● **Given exercise**:
Take all the material and copy it exactly.

● **Given data**:
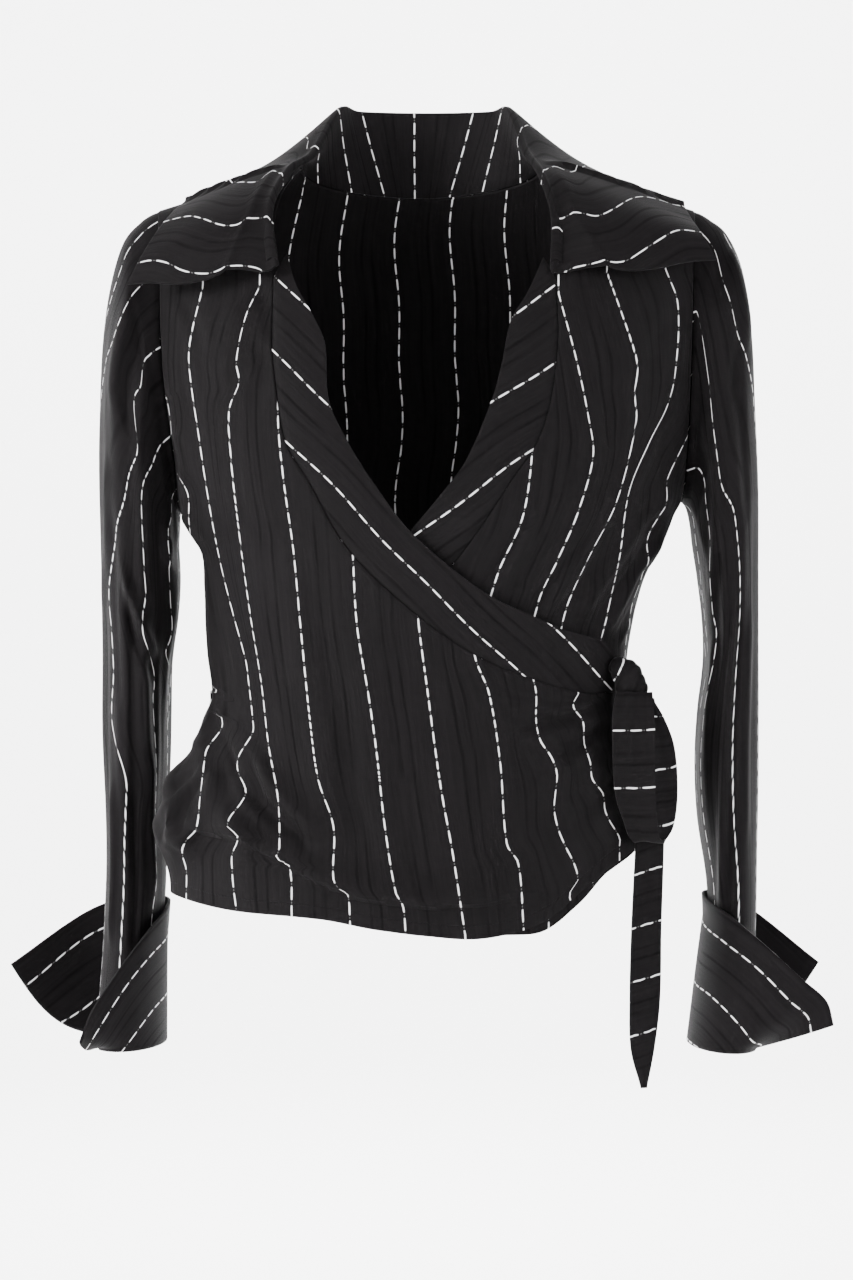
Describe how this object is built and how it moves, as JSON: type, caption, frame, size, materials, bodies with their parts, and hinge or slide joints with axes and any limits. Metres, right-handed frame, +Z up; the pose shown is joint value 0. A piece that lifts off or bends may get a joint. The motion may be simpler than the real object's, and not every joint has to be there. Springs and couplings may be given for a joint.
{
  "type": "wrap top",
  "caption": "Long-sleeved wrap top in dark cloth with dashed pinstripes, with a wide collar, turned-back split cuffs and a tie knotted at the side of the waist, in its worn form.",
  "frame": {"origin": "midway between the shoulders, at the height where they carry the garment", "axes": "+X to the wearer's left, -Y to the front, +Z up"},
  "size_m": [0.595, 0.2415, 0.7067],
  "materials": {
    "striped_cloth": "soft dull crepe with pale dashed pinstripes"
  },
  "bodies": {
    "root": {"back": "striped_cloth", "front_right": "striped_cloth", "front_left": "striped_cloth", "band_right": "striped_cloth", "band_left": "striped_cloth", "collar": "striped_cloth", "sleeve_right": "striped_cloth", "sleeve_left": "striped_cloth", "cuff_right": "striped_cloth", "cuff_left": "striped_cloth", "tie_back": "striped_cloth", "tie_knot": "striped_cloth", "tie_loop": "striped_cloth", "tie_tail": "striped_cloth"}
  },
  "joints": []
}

● **Problem solution**:
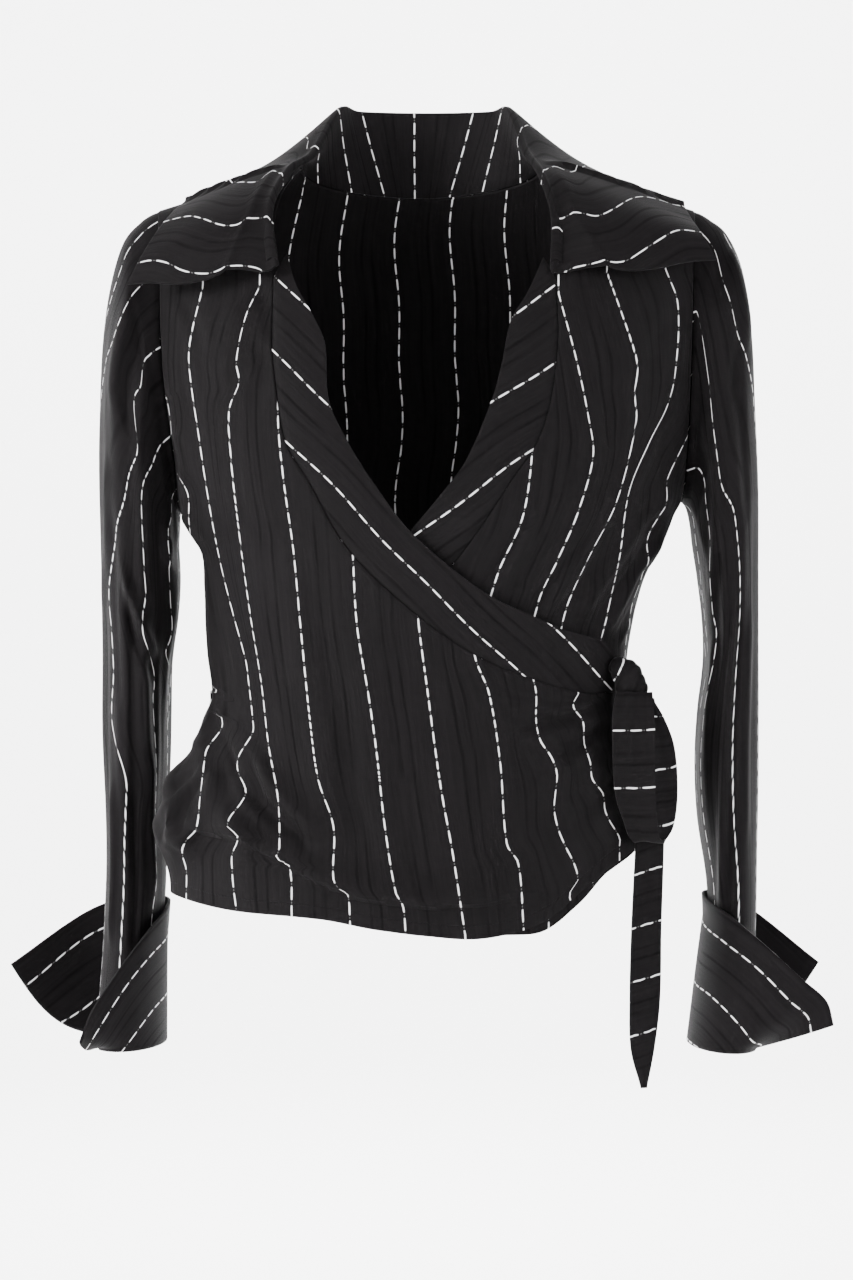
Describe how this object is built and how it moves, as JSON: type, caption, frame, size, materials, bodies with their parts, and hinge or slide joints with axes and any limits. Metres, right-handed frame, +Z up; the pose shown is joint value 0. A piece that lifts off or bends may get a joint. The motion may be simpler than the real object's, and not every joint has to be there. Springs and couplings may be given for a joint.
{
  "type": "wrap top",
  "caption": "Long-sleeved wrap top in dark cloth with dashed pinstripes, with a wide collar, turned-back split cuffs and a tie knotted at the side of the waist, in its worn form.",
  "frame": {"origin": "midway between the shoulders, at the height where they carry the garment", "axes": "+X to the wearer's left, -Y to the front, +Z up"},
  "size_m": [0.595, 0.2415, 0.7067],
  "materials": {
    "striped_cloth": "soft dull crepe with pale dashed pinstripes"
  },
  "bodies": {
    "root": {"back": "striped_cloth", "front_right": "striped_cloth", "front_left": "striped_cloth", "band_right": "striped_cloth", "band_left": "striped_cloth", "collar": "striped_cloth", "sleeve_right": "striped_cloth", "sleeve_left": "striped_cloth", "cuff_right": "striped_cloth", "cuff_left": "striped_cloth", "tie_back": "striped_cloth", "tie_knot": "striped_cloth", "tie_loop": "striped_cloth", "tie_tail": "striped_cloth"}
  },
  "joints": []
}